◆ **INSTRUCTIONS TO FOLLOW**
Tally the lines of the data that include the word "model" and state the total, nothing else.

◆ **COLLECTED DATA**
◆ ◆ ◆ ◆ ◆ ◆ ◆
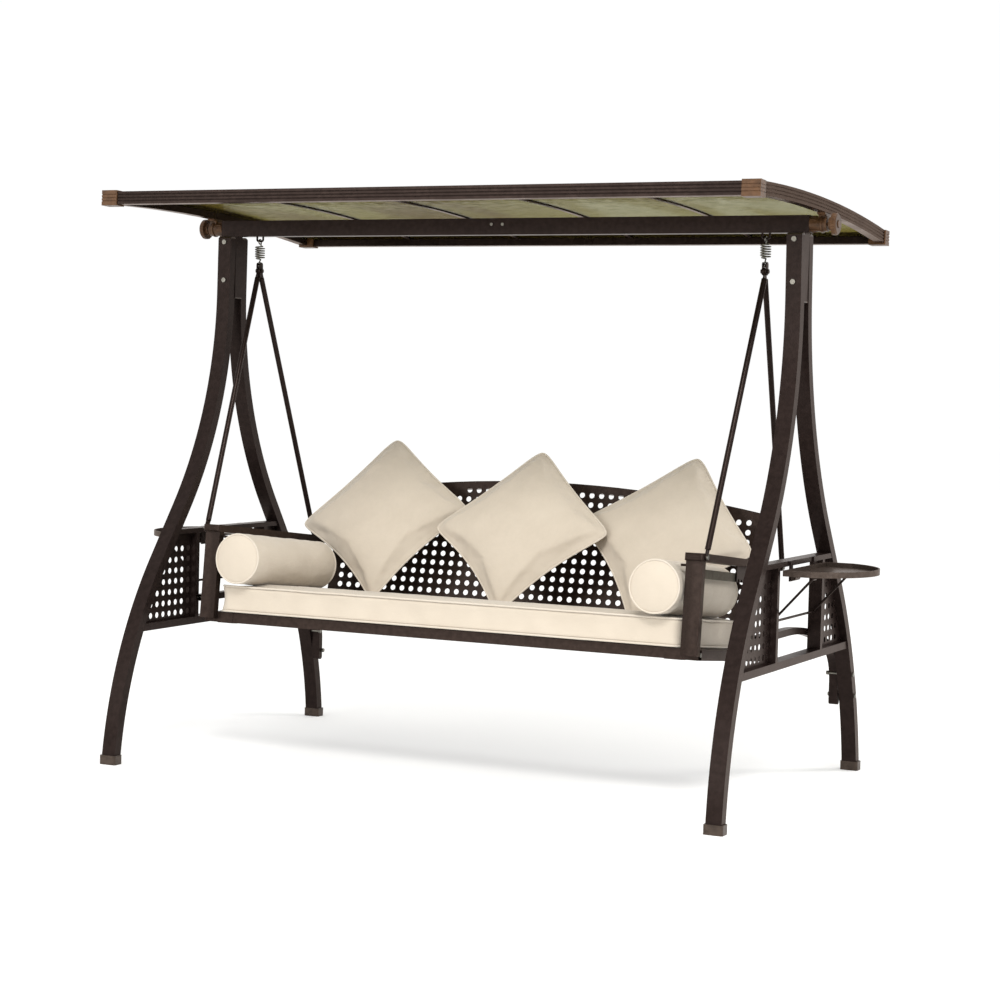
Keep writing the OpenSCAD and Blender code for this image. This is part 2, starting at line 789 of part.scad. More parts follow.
module seat_deck() {
    low = [-ring_x + 20, ring_w - 20];
    high = [ring_x - 20, seat_d - ring_w - 15];
    color("#41332b") seat_frame() translate([0, 0, ring_h]) linear_extrude(sheet_t) difference() {
        translate(low) square(high - low);
        for (x = [low[0] + 2 * hole_pitch : 2 * hole_pitch : high[0] - hole_pitch])
            for (y = [low[1] + 2 * hole_pitch : 2 * hole_pitch : high[1] - hole_pitch])
                translate([x, y]) circle(d = hole_dia);
    }
}

module front_arm_posts() {
    x1 = arm_post_x + arm_post_w;
    color("#4a372f") seat_frame() for (side = SIDES) on_side(side) difference() {
        union() {
            box_tube([arm_post_x, -arm_post_d, 12], [x1, 0, arm_z], 2);
            bar_x(806, arm_post_x, -8, arm_z - 14, 4);
        }
        bar_y(-arm_post_d / 2, 5, 858, ring_h / 2 + 4, 4);
    }
}

module rear_arm_posts() {
    color("#4a372f") seat_frame() for (side = SIDES) on_side(side)
        box_tube([848, seat_d - ring_w, ring_h], [ring_x, seat_d, arm_z], 2);
}

// Armrest board: round nose seen from the side, round corners seen from above
module armrest(side) {
    nose = arm_t / 2;
    w = arm_out_x - arm_in_x;
    len = arm_y[1] - arm_y[0];
    color("#4a372f") seat_frame() on_side(side) difference() {
        intersection() {
            union() {
                box([arm_in_x, arm_y[0] + nose, arm_z], [arm_out_x, arm_y[1], arm_z + arm_t]);
                bar_x(arm_in_x, arm_out_x, arm_y[0] + nose, arm_z + nose, nose);
            }
            translate([arm_in_x + w / 2, arm_y[0] + len / 2, arm_z - 1])
                linear_extrude(arm_t + 2) round_rect(w, len, 12);
        }
        for (y = rod_bolt_y) bar_x(arm_out_x - 20, arm_out_x + 5, y, rod_bolt_z, 4);
    }
}

// Notched plates under the armrests, beside the recline bars
module latch_plates() {
    color("#241b17") seat_frame() for (side = SIDES) on_side(side)
        translate([bar_x + bar_t + 2, 0, 0]) upright() linear_extrude(4) difference() {
            translate([latch_y[0], arm_z - 50]) square([latch_y[1] - latch_y[0], 50]);
            for (i = [0:2]) translate([latch_y[0] + 18 + i * 27, arm_z - 48]) circle(r = 8);
        }
}

module seat_bolts() {
    color("#b8b6b0") seat_frame() for (side = SIDES) on_side(side) {
        for (y = rod_bolt_y) {
            bar_x(arm_out_x - 20, arm_out_x + tab_t, y, rod_bolt_z, 4);
            bar_x(arm_out_x + tab_t, arm_out_x + tab_t + 5, y, rod_bolt_z, 7.5);
        }
        bar_x(ring_x, ring_x + 4, 14, ring_h / 2, 7);
    }
}

module seat_cushion() {
    w = 2 * cushion_x;
    d = cushion_y[1] - cushion_y[0];
    color("#e0d4c0") seat_frame() translate([0, cushion_y[0] + d / 2, cushion_z])
        linear_extrude(cushion_t) round_rect(w, d, 25);
}

module bolster(side) {
    color("#e0d4c0") seat_frame() on_side(side)
        bar_y(bolster_y[0], bolster_y[1], bolster_x, cushion_top + 0.4 + bolster_dia / 2,
            bolster_dia / 2);
}

// ---- Backrest ----

// Arched outline of the backrest, inset on every side
module back_outline(inset, low) {
    intersection() {
        translate([inset - back_x, low]) square([2 * (back_x - inset), back_h]);
        translate([0, back_h - back_arch_r]) circle(r = back_arch_r - inset, $fn = arch_fn);
    }
}

module back_band(grow) {
    difference() {
        union() {
            back_outline(-grow, 20 - grow);
            for (side = SIDES) translate([side * (back_x - back_tube / 2), 20])
                square([back_tube + 2 * grow, 64 + 2 * grow], center = true);
        }
        back_outline(back_tube + grow, 20 + back_tube + grow);
    }
}

module backrest_frame() {
    d = back_tube / 2;
    color("#33261f") back_frame() {
        rotate([90, 0, 0]) difference() {
            translate([0, 0, -d]) linear_extrude(back_tube) back_band(0);
            translate([0, 0, 2 - d]) linear_extrude(back_tube - 4) back_band(-2);
        }
        for (side = SIDES) on_side(side) {
            bar_x(back_x - 2, back_x + 12, 0, 0, hinge_r);
            bar_x(back_x - 2, bar_x + bar_t + 1.5, 0, bar_pivot, 4);
        }
    }
}

module backrest_panel() {
    edge = back_x - 5;
    front = back_tube / 2;
    bottom = 6;
    margin = 30;
    top_r = back_arch_r - 3;
    color("#4a3a33") back_frame() translate([0, -front, 0]) rotate([90, 0, 0])
        linear_extrude(sheet_t) difference() {
            intersection() {
                translate([-edge, bottom]) square([2 * edge, back_h]);
                translate([0, back_h - back_arch_r]) circle(r = top_r, $fn = 360);
            }
            for (x = [-21 * hole_pitch : hole_pitch : 21 * hole_pitch])
                for (z = [bottom + 24 : hole_pitch * 0.92 : arch_height(x) - margin])
                    translate([x, z]) circle(d = hole_dia);
        }
}

function arch_height(x) = back_h - back_arch_r + sqrt(pow(back_arch_r, 2) - x * x);

// Square pillow standing on a corner and leaning back, thinner towards its edges
module pillow(middle, lean, spin) {
    translate(middle)
        rotate([-lean, 0, 0]) rotate([90, 45 + spin, 0]) intersection() {
            translate([0, 0, -pillow_t]) linear_extrude(2 * pillow_t)
                round_rect(pillow_side, pillow_side, pillow_corner_r);
            pillow_lens();
            rotate(90) pillow_lens();
        }
}

// A pillow whose lowest corner is pressed flat on the seat cushion
module resting_pillow(middle, lean, spin) {
    color("#e0d4c0") difference() {
        pillow(middle, lean, spin);
        seat_frame() box([-ring_x, 0, cushion_z], [ring_x, seat_d, cushion_top + 0.3]);
    }
}

// Bar of lens section along Y: pillow_t thick in the middle and pillow_edge at the sides
module pillow_lens() {
    half = pillow_side / 2;
    sag = (pillow_t - pillow_edge) / 2;
    r = (pow(half, 2) + pow(sag, 2)) / (2 * sag);
    rotate([90, 0, 0]) linear_extrude(2 * half + 2, center = true) intersection() {
        translate([0, r - pillow_t / 2]) circle(r = r, $fn = 360);
        translate([0, pillow_t / 2 - r]) circle(r = r, $fn = 360);
        square([2 * half + 2, pillow_t + 2], center = true);
    }
}

// Flat bar that links the backrest to the latch under the armrest
module recline_bar(side) {
    py = back_y + bar_pivot * sin(back_lean);
    pz = back_z + bar_pivot * cos(back_lean);
    color("#6f6a60") seat_frame() on_side(side) translate([bar_x, 0, 0]) upright()
        linear_extrude(bar_t) difference() {
            union() {
                translate([60, pz - bar_h / 2]) square([py - 60, bar_h]);
                translate([py, pz]) circle(d = bar_h);
                translate([60, pz]) circle(d = bar_h);
            }
            translate([py, pz]) circle(r = 4.05);
        }
}

// ---- Side trays ----

// D-shaped outline, its straight edge on the hinge side
module tray_outline(r, half, edge) {
    intersection() {
        circle(r = r);
        translate([edge, -half]) square([r, 2 * half]);
    }
}

module tray(side) {
    rim = 4;
    h = tray_z[1] - tray_z[0];
    color("#6a4a38") on_side(side) {
        translate([tray_edge_x, tray_mid_y, tray_z[0]]) difference() {
            linear_extrude(h) tray_outline(tray_r, tray_half, 0);
            translate([0, 0, 4]) linear_extrude(h) tray_outline(tray_r - rim, tray_half - rim, rim);
        }
        for (m = [-1, 1]) translate([0, tray_mid_y + m * bracket_y, 0]) {
            for (e = [-1, 1]) tray_lug(e * 18 - 5, 10);
            bar_y(-23, 23, tray_hinge_x, tray_hinge_z, 4);
        }
    }
}

module tray_lug(y, w) {
    bar_y(y, y + w, tray_hinge_x, tray_hinge_z, 8);
    box([tray_hinge_x - 8, y, tray_hinge_z], [tray_hinge_x + 8, y + w, tray_z[0]]);
}

// Hinge brackets screwed to the outer face of the top rail
module tray_brackets() {
    face = side_x + side_w / 2;
    color("#2a201c") for (side = SIDES, m = [-1, 1]) on_side(side)
        translate([0, tray_mid_y + m * bracket_y, 0]) difference() {
            union() {
                box([face, -12.5, 690], [face + 5, 12.5, rail_z[1] + rail_h[1]]);
                box([face, -12.5, 694], [tray_hinge_x, 12.5, 710]);
                bar_y(-12.5, 12.5, tray_hinge_x, tray_hinge_z, 8);
            }
            bar_y(-13, 13, tray_hinge_x, tray_hinge_z, 4.05);
        }
}

// Wire bail: a cross rod that turns in the posts, and two arms that carry the tray
module tray_bail(side) {
    arm_r = bail_r - 0.2;
    knuckle_r = bail_r + 0.7;
    color("#1f1815") on_side(side) {
        bar_y(post_y[0] + 2, post_y[1] - 2, bail_x, bail_z, bail_r);
        for (i = [0, 1]) {
            y = bail_arm_y[i];
            end = y + 30 * (1 - 2 * i);
            top = [bail_x + bail_reach, y, bail_top_z];
            bar_between([bail_x, y, bail_z], top, arm_r);
            translate(top) sphere(r = knuckle_r);
            translate([bail_x, y, bail_z]) sphere(r = knuckle_r);
            bar_y(min(y, end), max(y, end), top[0], top[2], bail_r);
        }
    }
}

color("#3a3034") leg(-1, false);  // left_front_leg
color("#3a3034") leg(-1, true);  // left_rear_leg
color("#3a3034") leg(1, false);  // right_front_leg
color("#3a3034") leg(1, true);  // right_rear_leg
foot_caps();
frame_plugs();
beam_half(-1);  // left_beam
beam_half(1);  // right_beam
beam_sleeve();
frame_bolts();
side_frame(-1);  // left_side_frame
side_frame(1);  // right_side_frame
side_panels(-1);  // left_side_panels
side_panels(1);  // right_side_panels
rear_braces();
tilt_hubs();
hook_eyes();
tray_brackets();
color("#4a3a33") roof_frame() roof_cross_beam(true);  // canopy_front_beam
color("#4a3a33") roof_frame() roof_cross_beam(false);  // canopy_rear_beam
color("#4a4038") roof_frame() roof_side_beam(-1);  // canopy_left_beam
color("#4a4038") roof_frame() roof_side_beam(1);  // canopy_right_beam
canopy_corners();
canopy_ribs();
canopy_panels();
canopy_tilt_arms();
tilt_knob(-1);  // left_tilt_knob
tilt_knob(1);  // right_tilt_knob
spring(-1);  // left_spring
spring(1);  // right_spring
rod_shackles();
front_rods();
rear_rods();
seat_front_rail();
seat_rear_rail();
seat_side_rails();
seat_sleeves();
seat_cross_bars();
seat_deck();
front_arm_posts();
rear_arm_posts();
armrest(-1);  // left_armrest
armrest(1);  // right_armrest
latch_plates();
seat_bolts();
seat_cushion();
bolster(-1);  // left_bolster
bolster(1);  // right_bolster
backrest_frame();
backrest_panel();
resting_pillow(left_pillow_at, 31, -8);  // left_pillow
resting_pillow(middle_pillow_at, 34, -1);  // middle_pillow
resting_pillow(right_pillow_at, 33, 8);  // right_pillow
recline_bar(-1);  // left_recline_bar
recline_bar(1);  // right_recline_bar
tray(-1);  // left_tray
tray(1);  // right_tray
tray_bail(-1);  // left_tray_bail
tray_bail(1);  // right_tray_bail
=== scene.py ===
"""Looks of the canopy swing bench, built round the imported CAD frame."""
import json
import math

import bpy
import numpy as np
from mathutils import Matrix, Vector, noise


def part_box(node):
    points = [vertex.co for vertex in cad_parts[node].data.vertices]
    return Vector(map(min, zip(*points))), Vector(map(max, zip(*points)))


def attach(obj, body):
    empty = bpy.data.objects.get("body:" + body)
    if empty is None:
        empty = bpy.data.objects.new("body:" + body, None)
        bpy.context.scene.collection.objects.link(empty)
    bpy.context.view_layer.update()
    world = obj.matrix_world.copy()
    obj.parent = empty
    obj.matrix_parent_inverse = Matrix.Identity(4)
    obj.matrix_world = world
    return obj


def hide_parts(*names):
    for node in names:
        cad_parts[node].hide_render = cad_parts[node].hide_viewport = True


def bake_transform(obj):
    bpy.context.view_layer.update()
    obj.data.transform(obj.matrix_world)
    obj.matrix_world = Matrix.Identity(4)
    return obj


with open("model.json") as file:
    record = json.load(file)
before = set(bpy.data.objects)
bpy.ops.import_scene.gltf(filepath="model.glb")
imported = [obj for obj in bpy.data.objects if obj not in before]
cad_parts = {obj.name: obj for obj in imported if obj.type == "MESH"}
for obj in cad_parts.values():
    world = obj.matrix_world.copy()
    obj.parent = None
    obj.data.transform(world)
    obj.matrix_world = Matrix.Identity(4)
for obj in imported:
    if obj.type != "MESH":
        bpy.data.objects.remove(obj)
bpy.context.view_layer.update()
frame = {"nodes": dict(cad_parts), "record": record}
NODES = frame["nodes"]

# ---- Camera: the photograph's viewpoint in the part's frame ----
CAM_AZIMUTH, CAM_ELEVATION, CAM_ROLL = 25.902, 3.018, 1.412
CAM_PLACE = (3.269, -6.679, 1.280)
CAM_LENS = 81.19

# ---- How the soft pieces stand: the same angles, in degrees, as in part.scad ----
SEAT_TURN = Matrix.Rotation(math.radians(-6.0), 4, "X")
# Lean back and spin of each pillow
PILLOWS = {"left_pillow": (31, -8), "middle_pillow": (34, -1), "right_pillow": (33, 8)}

# ---- Sewing: metres, or shares of a pillow's side ----
PIPING_RADIUS = 0.0032
CUSHION_PIPING_RADIUS = 0.0034
CUSHION_CORNER_RADIUS = 0.03
PILLOW_STEPS = 56
PILLOW_CROWN = 0.046
# A pillow's panels are cut larger than its solid, and its tips are drawn in
PILLOW_CUT, PILLOW_EAR = 1.05, 0.075
# How far a pillow's upper and lower sides pull in between the corners
PULL_TOP, PULL_BOTTOM = 0.055, 0.135

# ---- Springs ----
SPRING_TURNS = 6
SPRING_WIRE = 0.0023
SPRING_HOOK_R = 0.008
# Lengths of the spring below and above its coil
SPRING_LOWER_END, SPRING_UPPER_END = 0.028, 0.0246

# ---- Worn edges: pointiness at which the wear starts and is full ----
WEAR_START, WEAR_FULL = 0.515, 0.56

# ---- Colours (linear) ----
BRONZE = (0.0070, 0.0044, 0.0037)
BRONZE_LIGHT = (0.0142, 0.0093, 0.0083)
SEAT_BRONZE = (0.0125, 0.0082, 0.0066)
SEAT_BRONZE_LIGHT = (0.024, 0.0165, 0.0138)
ROOF_BRONZE = (0.0085, 0.0054, 0.0044)
ROOF_BRONZE_LIGHT = (0.0175, 0.0118, 0.0100)
COPPER = (0.0250, 0.0115, 0.0050)
COPPER_LIGHT = (0.050, 0.0245, 0.0112)
DARK = (0.0135, 0.0098, 0.0078)
BAR_GREY = (0.050, 0.048, 0.039)
STEEL = (0.20, 0.19, 0.165)
# Roof sheet: its own tint, plus a darker colour that is painted shade and a paler one that is
# painted reflection
ROOF_PAINTED_SHADE = (0.115, 0.080, 0.013)
ROOF_TINT = (0.195, 0.170, 0.045)
ROOF_PAINTED_REFLECTION = (0.27, 0.255, 0.125)
CREAM = (0.500, 0.440, 0.360)
CREAM_DARK = (0.450, 0.392, 0.318)
PIPING = (0.52, 0.47, 0.40)
TRAY_BROWN = (0.029, 0.0215, 0.0172)
TRAY_BROWN_LIGHT = (0.055, 0.042, 0.035)


# ---- Materials ----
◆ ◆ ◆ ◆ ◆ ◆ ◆
◆ **COMPLETE RESPONSE**
2